For all the support — remember that term; it will be useful later — that my mom gave me, though, there was one bit of help I really could’ve done without. What follows is a story so traumatic and humiliating I’ve only shared it with a few people in the 35 years since the incident occurred, but I’ve decided to go public with it. An Easter fresh start, perhaps — I really don’t know. Anyway, here’s what happened, and I actually can laugh about it now, being as it seems like something straight out of “The Wonder Years”:

When school started in the fall of 1975, I had just turned 12 years old, and just six weeks before my birthday my dad died of a heart attack.

So in retrospect, I probably wasn’t at the top of my game from a comfort and confidence standpoint anyway when I began my first year, as a seventh-grader, at Wilbur D. Rowe Junior High School in Milwaukie. Adding to the anxiety were a couple other wrinkles:

– Whereas I walked to and from school almost every day through the sixth grade at Riverside Grade School, which was just a couple blocks from our house, Rowe was about 4 miles away, meaning I’d have to ride the bus.

– With 800 kids in just two grades, Rowe was a pretty crowded place, and as a nervous seventh-grader, I really had no desire to be especially close to any eighth-graders who might be interested in making my life miserable from the standpoint of any kind of “initiation,” stories of which had filtered down to Riverside.

Thus, when school began in autumn 1975, my primary objective was just to survive, and by some miracle, things went relatively well during the first few week — including in the somewhat scary PE locker room, where seventh-graders were just dumped in with the eighth-graders and expected to avoid humiliation and harassment somehow.

At Rowe, every kid had a locked “basket” in the locker room where he kept his PE clothes — socks, shoes, shirts, shorts and jock — and was instructed to take everything but the shoes home each Friday, get them washed, and bring them back on Monday.

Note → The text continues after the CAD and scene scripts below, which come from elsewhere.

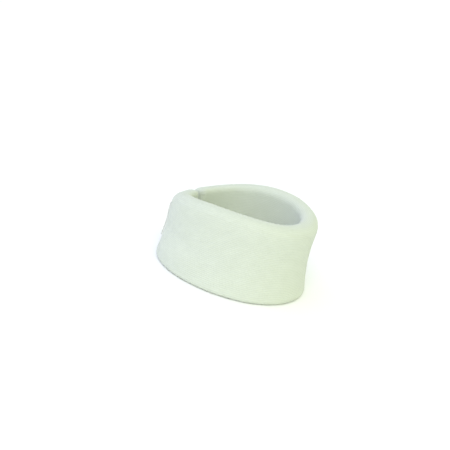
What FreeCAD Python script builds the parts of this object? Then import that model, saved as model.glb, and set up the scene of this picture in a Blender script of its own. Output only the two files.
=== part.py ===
import FreeCAD
import Part
import math
import os

# Soft foam cervical collar, closed as it is worn.
#
# A contoured strip of polyurethane foam inside a tube of knitted stockinette is wrapped into an
# oval ring. Its two ends meet behind the neck with a small gap, which a hook strap sewn to the
# right end bridges to a loop strip sewn to the left end.
#
# Frame, in millimetres: +Z up, the bottom edge at z = 0, the wearer's chin at -Y, the closure at
# +Y and the wearer's left at +X. "Heading" is the direction in which the outer face looks, in
# degrees from the chin (0) over the wearer's right (90) to the closure (180); headings past 180
# run on over the wearer's left.
#
# The foam and its cover bend all along the strip. Here the strip is cut into seven rigid lengths
# joined by upright hinge lines at its outer face, so that the inner face opens as it unrolls.

V = FreeCAD.Vector
UP = V(0, 0, 1)
DOWN = V(0, 0, -1)

# --- driving dimensions ---------------------------------------------------------------------
FRONT_R = 66.0          # outer face: radius of the arc round the chin
FRONT_HEADING = 55.0    # where the chin arc ends
SIDE_R = 94.0           # radius along the jaw
SIDE_HEADING = 104.0    # where the jaw arc ends
THICKNESS = 20.0        # foam and cover together
COVER = 1.0             # stockinette
FIT_GAP = 0.05          # foam to cover

TALLEST = 85.0          # height beside the jaw
TALLEST_Y = -25.0       # where the top edge is highest
TOP_R = 250.0           # the top edge falls along this arc to the chin and to the closure
FLARE = 5.5             # how far the bottom edge stands out on the shoulders
FLARE_Z = 42.0          # the wall is upright above this height
TOP_RIM = 6.5           # rounding of the top edges, under the jaw
BOTTOM_RIM = 4.5        # rounding of the bottom edges
END_ROUND = 5.0         # rounding of the strip's two ends

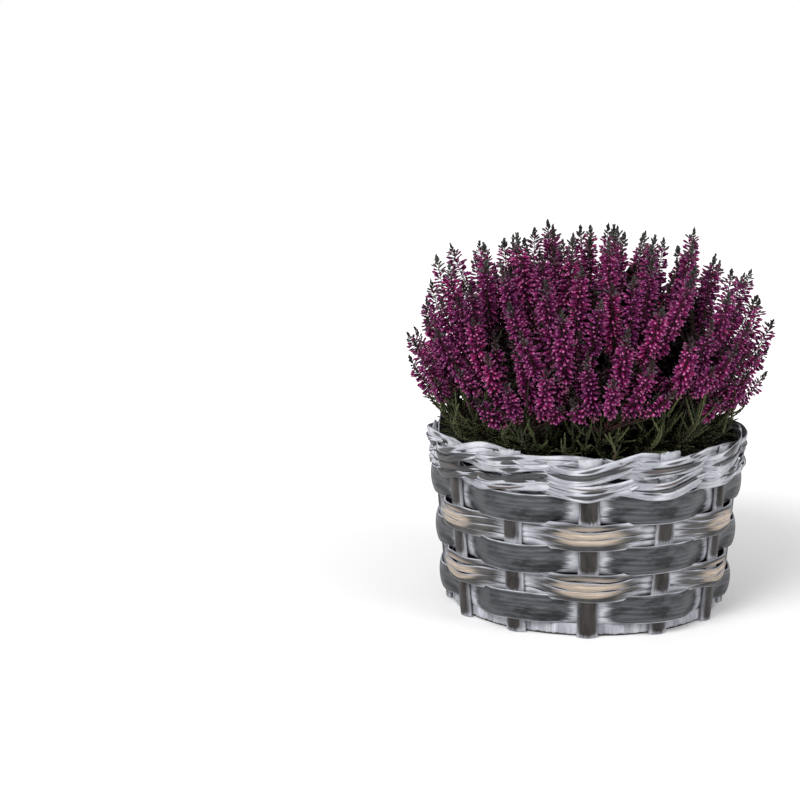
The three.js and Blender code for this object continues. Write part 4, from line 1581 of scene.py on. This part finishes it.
def add_light(name, place, power):
    """A soft round lamp that is turned to the middle of the object."""
    data = bpy.data.lights.new(name, "AREA")
    data.shape = "DISK"
    data.size = LAMP_SIZE
    data.energy = power
    light = bpy.data.objects.new(name, data)
    light.location = place
    way = np.array(OBJECT_MIDDLE, float) - np.array(place, float)
    flat = math.hypot(way[0], way[1])
    light.rotation_euler = (math.atan2(flat, -way[2]), 0, math.atan2(-way[0], way[1]))
    bpy.context.scene.collection.objects.link(light)


def add_stage():
    """A pale floor that fades into a white surround, and two soft lights. The surround shows
    white but lights the object less than that, so that the gaps between shoots stay dark."""
    mesh = bpy.data.meshes.new("floor")
    signs = ((-1, -1), (1, -1), (1, 1), (-1, 1))
    corners = [(FLOOR_REACH * x, FLOOR_REACH * y, 0) for x, y in signs]
    mesh.from_pydata(corners, [], [(0, 1, 2, 3)])
    mesh.materials.append(floor_finish())
    floor = bpy.data.objects.new("floor", mesh)
    bpy.context.scene.collection.objects.link(floor)
    world = bpy.data.worlds.new("studio")
    world.use_nodes = True
    tree = world.node_tree
    surround = tree.nodes["Background"]
    surround.inputs["Color"].default_value = (1, 1, 1, 1)
    seen = tree.nodes.new("ShaderNodeLightPath").outputs["Is Camera Ray"]
    strength = tree.nodes.new("ShaderNodeMapRange")
    strength.inputs["To Min"].default_value = AMBIENT
    tree.links.new(seen, strength.inputs["Value"])
    tree.links.new(strength.outputs["Result"], surround.inputs["Strength"])
    bpy.context.scene.world = world
    add_light("key_light", KEY_PLACE, KEY_POWER)
    add_light("fill_light", FILL_PLACE, FILL_POWER)
    bpy.context.scene.view_settings.view_transform = "Standard"


# ---- The whole -----------------------------------------------------------------------------

add_camera()
add_stage()
add_wide_weavers(willow_finish("bark_willow"))
add_narrow_weavers(willow_finish("peeled_willow"))
washed_willow = willow_finish("washed_willow")
add_border(washed_willow)
add_splinters(washed_willow)
add_staves(willow_finish("stave_willow"))
add_foot_strip(washed_willow)
add_board()
add_film()
add_soil()
plant_stems, plant_spikes = grow_plant()
add_buds(plant_spikes)
leaf_material = leaf_finish()
add_spike_tips(plant_spikes, leaf_material)
skirt_lines = add_foliage(plant_stems, plant_spikes, leaf_material)
add_stems(plant_stems, plant_spikes, skirt_lines)
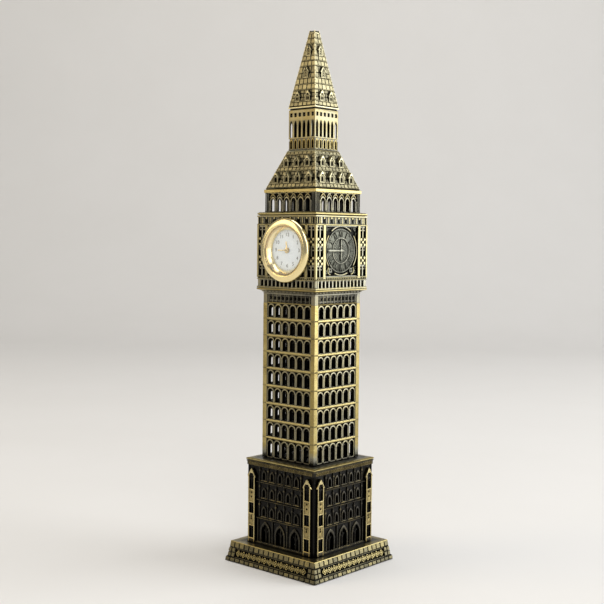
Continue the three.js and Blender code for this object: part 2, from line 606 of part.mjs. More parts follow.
// Fork that rides in the stem's groove and holds it in or out.
function settingLever() {
  const [x0, x1] = [CROWN.groove[0] + 0.1, CROWN.groove[1] - 0.1];
  const plate = box(x0, x1, AT.stem - 0.9, AT.bridge[0] - 0.1, -1.8, 0.1);
  return cut(plate, box(x0 - 1, x1 + 1, AT.stem - 0.27, AT.stem + 0.27, -0.27, 1));
}

add(clock, 'setting_lever', settingLever(), steel);
add(clock, 'setting_stem', settingStem(), steel);
add(clock, 'setting_crown', settingCrown(), polishedGold);

export default model;
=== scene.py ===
"""Looks of the miniature clock tower: relief castings, materials, light and camera around the CAD."""
import json
import math
import random

import bmesh
import bpy
import numpy as np
from mathutils import Matrix, Vector


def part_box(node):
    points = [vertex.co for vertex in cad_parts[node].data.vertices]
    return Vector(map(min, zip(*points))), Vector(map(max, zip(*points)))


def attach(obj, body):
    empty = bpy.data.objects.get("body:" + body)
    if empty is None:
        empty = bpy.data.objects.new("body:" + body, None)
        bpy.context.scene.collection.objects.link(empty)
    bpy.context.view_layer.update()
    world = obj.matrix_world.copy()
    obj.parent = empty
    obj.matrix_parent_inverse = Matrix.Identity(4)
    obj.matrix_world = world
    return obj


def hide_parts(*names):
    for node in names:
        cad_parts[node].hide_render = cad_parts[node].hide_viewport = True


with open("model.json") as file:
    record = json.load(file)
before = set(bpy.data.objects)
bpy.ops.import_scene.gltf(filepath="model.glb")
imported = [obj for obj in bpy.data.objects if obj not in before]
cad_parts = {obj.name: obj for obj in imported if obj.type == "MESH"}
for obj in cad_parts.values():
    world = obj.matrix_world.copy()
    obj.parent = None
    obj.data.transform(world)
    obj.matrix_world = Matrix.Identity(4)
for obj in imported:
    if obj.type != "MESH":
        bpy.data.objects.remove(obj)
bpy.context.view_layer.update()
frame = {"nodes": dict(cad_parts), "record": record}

MM = 0.001
SIDES = ["front", "right", "back", "left"]
MITRE = 0.03                    # half of the gap where two walls meet at a corner
rng = random.Random(7)


# ------------------------------------------------------------------ sizes from the frame, in millimetres
def node_box(node):
    low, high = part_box(node)
    return np.array(low) / MM, np.array(high) / MM


def levels(node):
    low, high = node_box(node)
    return low[2], high[2]


def half_width(node):
    return node_box(node)[1][0]


def depths(node):
    """How far the node's back and front stand out from the tower's axis."""
    low, high = node_box(node)
    return -high[1], -low[1]


JOINT = 0.1                     # joint line between two tiers
BASE_Z = levels("base_plinth")
PODIUM_Z = levels("podium_wall_front")
SHAFT_Z = levels("shaft_wall_front")
CLOCK_Z = levels("clock_stage_wall_front")
BELFRY_Z = levels("belfry_wall_front")
ROOF_Z = levels("lower_roof")
LANTERN_Z = levels("lantern")
SPIRE_Z = levels("spire")
CAP_FOOT = levels("podium_cap")[0]
DECK_FOOT = SHAFT_Z[1] + JOINT
CORNICE_FOOT = CLOCK_Z[1] + JOINT
DIAL_Z = sum(levels("bezel")) / 2
BASE_HALF = half_width("base_plinth")
PODIUM_HALF = depths("podium_wall_front")[1] - 1.0
SHAFT_HALF = half_width("shaft_wall_front")
STAGE_HALF = depths("clock_stage_wall_front")[1]
BELFRY_HALF = half_width("belfry_wall_front") - 0.1
LANTERN_HALF = half_width("lantern")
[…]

In retrospect, especially given how much I’ve always sweated, it’s hard to believe I would’ve just accepted that I should be wearing those items five times between washings, but that’s sort of beside the point here.

Anyway, between first and second period on about my fourth Monday as a Rowe Junior High seventh-grader, in the jam-packed central hallway I looked up in horror to see my mom coming at me; understand this was an era in which basically no one’s parents ever showed up at school unless called by the principal, so merely having her appear at all, regardless of reason, was likely to set me up for at minimum a few days of taunting.

And then it got worse.

“Steve,” she yelled — OK, maybe not yelled, but said pretty loudly — while holding up a small, brown paper sack. “You forgot your supporter.”

I was positively mortified. My mother was simultaneously announcing the presence of and brandishing my most personal piece of PE gear in full witness of any number of schoolmates who delighted in making life hell for other schoolmates and needed no extra ammunition such as this.

Thinking quickly, I did the only thing I could do: Get that sack out of her hands and out of sight as fast as possible, and then get away from her as fast as possible as well.

Somehow, I really don’t know how, I managed to get away from that minefield before it exploded all over me; fortune smiled on me, because seemingly no one figured it out it was my mother and my jock.

If anyone had figured it out, and depending on who it was, my life as a viable member of that student body likely would’ve ended that morning.

After that day, I didn’t speak a word of the episode to anyone for probably at least 20 years. In fact, the first person I remember telling about it was news editor Kim Jackson a few years ago, and in the years since I’ve mentioned it to only a very few people — such was my level of trauma and, very nearly, utter embarrassment.

But, as I said, I can laugh about it, and no hard feelings, Mom. I know you were only trying to help me out.